Теперь, когда персидское вторжение, совершившееся так внезапно, оправдало предвидения Ермолова, он естественно должен был вернуться к старым своим соображениям. Нет сомнения, что можно было открыто и прямо встретить врага с теми силами, какие у него были под рукою, и рядом побед над нестройными персидскими полчищами рассеять надвигающуюся опасность, но эти победы достались другому, а он вновь и вновь просил подкреплений. В воззрениях Ермолова необходимо допустить роковую ошибку, которая не могла не привести его к крупнейшим недоразумениям. Персидская армия, сильная только численностью, представлялась ему опасной, требующей для отпора сильного численностью же русского войска. Поверенный в делах при персидском дворе, любимец Ермолова, Мазарович, писал ему постоянно, что персидские войска теперь уже не те, которые так легко били Цицианов и Котляревский, что под влиянием Англии они превратились в настоящие европейские войска, стройно двигавшиеся и снабженные превосходной артиллерией; можно было ожидать, что английские офицеры будут руководить действиями этих войск, и малочисленные русские батальоны, разбросанные на обширном пространстве, рисковали бы очутиться в положении весьма непрочном и тяжком.
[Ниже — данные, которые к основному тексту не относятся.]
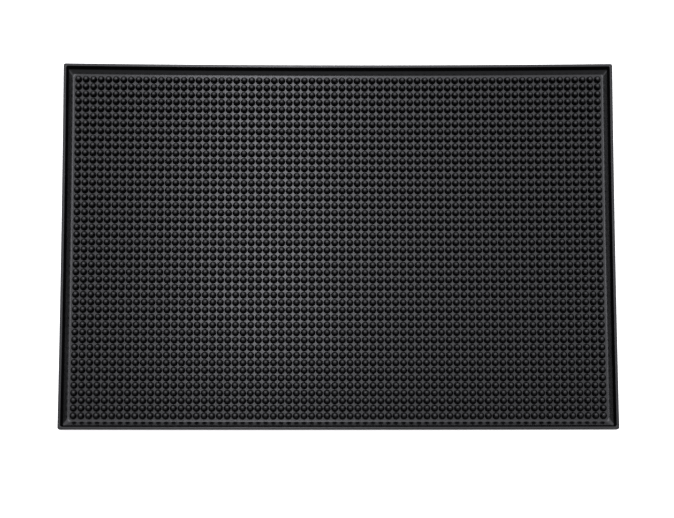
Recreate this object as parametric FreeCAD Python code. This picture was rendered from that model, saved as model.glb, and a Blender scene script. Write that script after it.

С другой стороны, край, в который вступали неприятельские войска, тот край, где столько было еще враждебных нам элементов, где сам Ермолов испытал столько предательств и возмущений, не внушал ему доверия; можно было думать, что с появлением персиян одна за другой встанут провинции – и борьба еще более усложнится. Ермолов под влиянием преувеличенной осторожности, на которую, без сомнения, имела влияние и шаткость его собственного положения, не вышел, как бы следовало, сам навстречу неприятеля, а напротив, в своих донесениях государю представил наступившие обстоятельства в виде несоразмерно опасном. И скоро дела приняли такой оборот, что их легко уже было повернуть против Ермолова.